United Gas Pipe Line Co. v. Ideal Cement Co.
Headline: Court vacates appeals court ruling and sends dispute over Mobile's gas 'license' tax back to Alabama courts, deferring the federal constitutional decision and affecting an interstate pipeline and local industrial buyers.
Holding: The Court vacated the Court of Appeals’ judgment and sent the case back to Alabama courts to allow state courts to interpret the City of Mobile’s License Code before deciding the federal constitutional question.
- Sends the dispute to state courts, delaying a federal constitutional ruling.
- May increase litigation time and cost for the parties.

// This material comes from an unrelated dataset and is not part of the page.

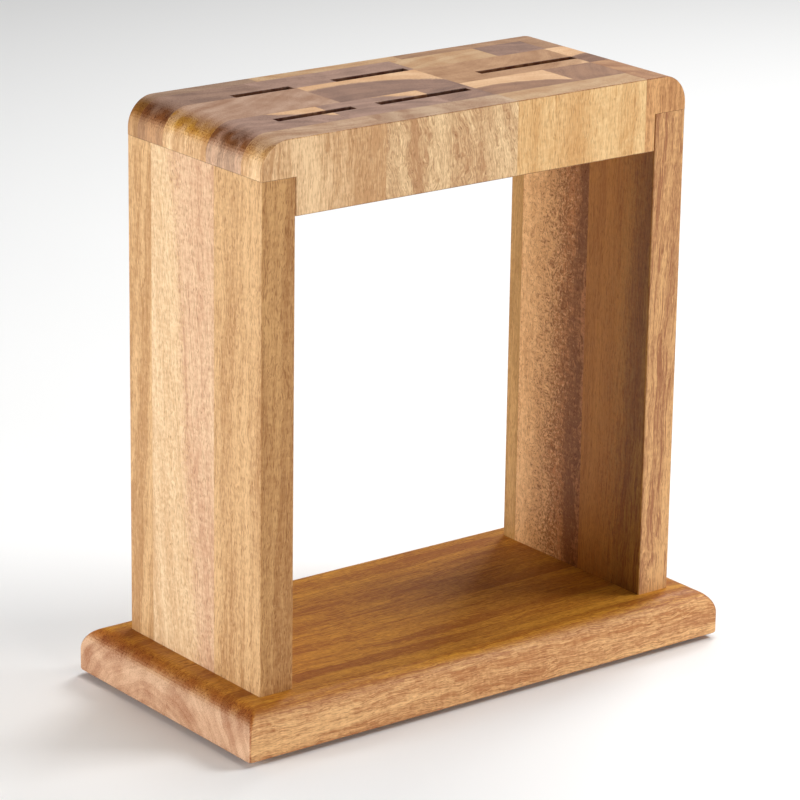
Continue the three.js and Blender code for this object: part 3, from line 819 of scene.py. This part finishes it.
def screw(node):
    """A countersunk screw. Its radius is a function of turn and height: the shank, plus a ridge that climbs
    one pitch per turn, tapering to a point. The cross recess is cut from the head."""
    (x0, x1), _, (z0, z1) = sides_of(node)
    head = (x1 - x0) / 2
    centre = middle_of(node)
    thread = 0.4  # height of the ridge
    pitch = 1.8
    around = 28
    start = z0 + 16  # where the thread begins
    point = 0.15  # radius of the blunt tip, and of the ease on the head's edge
    rise = np.arange(start, z1 - 0.4, pitch / 9)
    turn = np.linspace(0, 2 * math.pi, around, endpoint=False)
    heights = np.concatenate([[z0, z0 + HEAD_RIM, z0 + HEAD_HEIGHT, z0 + 3.4], rise, [z1]])
    shank = np.full(2 + len(rise), SHANK_RADIUS)
    radius = np.concatenate([[head - point, head], shank, [point]])[:, None]
    phase = (heights[:, None] / pitch - turn / (2 * math.pi)) % 1
    ridge = thread * np.clip(1 - np.abs(phase - 0.5) * 3.2, 0, 1)
    ridge = ridge * np.clip((heights[:, None] - start) / 3, 0, 1)
    taper = np.clip((z1 - heights[:, None]) / 6, 0, 1) ** 0.7
    radius = np.where(heights[:, None] >= start, np.maximum((radius + ridge) * taper, point), radius)
    rings = np.empty((len(heights), around, 3))
    rings[..., 0] = centre[0] + radius * np.cos(turn)
    rings[..., 1] = centre[1] + radius * np.sin(turn)
    rings[..., 2] = heights[:, None]
    piece = new_piece(node + "_threaded", *closed_grid(rings))
    recess = []
    x, y = centre
    long_side, short_side = 4.4, 1.0  # of each bar of the cross
    for length, width in ((long_side, short_side), (short_side, long_side)):
        box = [(x - length / 2, x + length / 2), (y - width / 2, y + width / 2)]
        levels = np.array([z0 - 1, z0 + 0.01, z0 + 1.5])
        drawn_in = np.array([0.0, 0.0, 0.32])
        recess.append(carried_up("cutter", box, levels, [drawn_in] * 4, [0] * 4))
    cut(piece, recess)
    for cutter in recess:
        bpy.data.objects.remove(cutter)
    return piece


def make_feet_and_fasteners():
    """Feet and screws replace their CAD nodes. The dowels keep theirs, and get beech."""
    rubber, plate = silicone(), zinc()
    for node in FOOT_NODES:
        finish_piece(foot(node), node, rubber)
    for node in SCREW_NODES:
        finish_piece(screw(node), node, plate)
    for node in DOWEL_NODES:
        x, y = middle_of(node)
        wood = timber(node + " beech", "ecd2ac", "d6b488", (x + 20, y + 14), ring=1.6, streaks=0.1, pores=0.3)
        for slot in frame["nodes"][node].material_slots:
            slot.material = wood


# ---- Floor, lights and camera ----
def make_floor():
    """A plain pale floor that reaches six metres each way."""
    reach = 6000.0
    corners = [(-reach, -reach, 0), (reach, -reach, 0), (reach, reach, 0), (-reach, reach, 0)]
    floor = new_piece("studio_floor", corners, [[0, 1, 2, 3]])
    material = bpy.data.materials.new("pale floor")
    material.use_nodes = True
    shader = material.node_tree.nodes["Principled BSDF"]
    shader.inputs["Base Color"].default_value = (0.9, 0.9, 0.895, 1.0)
    shader.inputs["Roughness"].default_value = 0.9
    shader.inputs["Specular IOR Level"].default_value = 0.0
    floor.data.materials.append(material)


def softbox(name, target, azimuth, elevation, distance, size, power):
    """A square lamp that faces the target from an azimuth and elevation, azimuth 0 being the front."""
    lamp = bpy.data.lights.new(name, "AREA")
    lamp.shape = "SQUARE"
    lamp.size = size
    lamp.energy = power
    a, e = math.radians(azimuth), math.radians(elevation)
    back = Vector((math.sin(a) * math.cos(e), -math.cos(a) * math.cos(e), math.sin(e)))
    holder = bpy.data.objects.new(name, lamp)
    holder.location = Vector(target) + back * distance
    holder.rotation_euler = back.to_track_quat("Z", "Y").to_euler()
    bpy.context.scene.collection.objects.link(holder)


def make_lights():
    """Five softboxes that face the middle of the block, and a dim even room."""
    middle = (0, 0, 0.12)
    softbox("overhead", middle, 135, 84, 1.5, 0.35, 7.5)
    softbox("front right", middle, 62, 44, 1.8, 0.6, 16.0)
    softbox("back right", middle, 118, 42, 1.8, 0.6, 13.0)
    softbox("left side", middle, -97, 8, 1.7, 0.5, 19.0)
    softbox("front", middle, 3, 12, 1.9, 0.8, 11.5)
    world = bpy.data.worlds.new("soft room")
    world.use_nodes = True
    world.node_tree.nodes["Background"].inputs["Color"].default_value = (1.0, 1.0, 1.0, 1.0)
    world.node_tree.nodes["Background"].inputs["Strength"].default_value = 0.12
    bpy.context.scene.world = world


def make_camera():
    """The camera's place on a sphere around its target, and a small roll."""
    azimuth = math.radians(-37.634)
    elevation = math.radians(17.883)
    roll = math.radians(0.866)
    distance = 1.598
    target = Vector((-0.0037, 0, 0.1164))
    back = Vector((
        math.sin(azimuth) * math.cos(elevation),
        -math.cos(azimuth) * math.cos(elevation),
        math.sin(elevation),
    ))
    right = back.cross(Vector((0, 0, -1))).normalized()
    up = back.cross(right)
    side = right * math.cos(roll) + up * math.sin(roll)
    crown = up * math.cos(roll) - right * math.sin(roll)
    data = bpy.data.cameras.new("camera")
    data.sensor_width = 36
    data.lens = 170.58
    camera = bpy.data.objects.new("camera", data)
    camera.matrix_world = Matrix((side, crown, back)).transposed().to_4x4()
    camera.location = target + back * distance
    bpy.context.scene.collection.objects.link(camera)
    bpy.context.scene.camera = camera


make_camera()
make_wooden_pieces()
make_feet_and_fasteners()
make_floor()
make_lights()
bpy.context.scene.view_settings.view_transform = "Standard"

- Leaves open whether the Mobile tax is ultimately constitutional.
Summary
Background
This dispute involves an interstate pipeline company that sold natural gas in the City of Mobile and the industrial buyers who paid a city tax on those sales. The pipeline sued under diversity jurisdiction seeking contractual reimbursement of taxes paid under the City of Mobile’s License Code, §1, par. 193 (1955). The buyers defended by saying their contracts required reimbursement only of valid taxes and argued the city ordinance was invalid under the Commerce Clause, which limits state burdens on interstate commerce. The Court of Appeals sided with the buyers, treating the ordinance as a licensing scheme that blocked the pipeline’s right to enter the city.
Reasoning
The Supreme Court, in a per curiam opinion, declined to decide the federal constitutional question now. It said state courts alone can authoritatively interpret the License Code and that Alabama courts should first construe the ordinance. The Court pointed to available state declaratory-judgment procedures and emphasized wise judicial administration. The Court therefore vacated the Court of Appeals’ judgment and sent the case back so state courts could rule promptly on the meaning of the local law.
Real world impact
The decision sends the dispute into Alabama courts for a definitive reading of the ordinance before the federal constitutional issue is reached. That will delay a final ruling on whether the tax is constitutional and may increase time and cost for the parties. The Supreme Court did not resolve whether the tax is valid or invalid.
Dissents or concurrances
Justice Douglas argued the tax was clearly valid because the pipeline’s deliveries to the local distributor were local, not interstate, and he would have reversed. Justice Harlan dissented from the abstention, saying state interpretation would not avoid the federal question.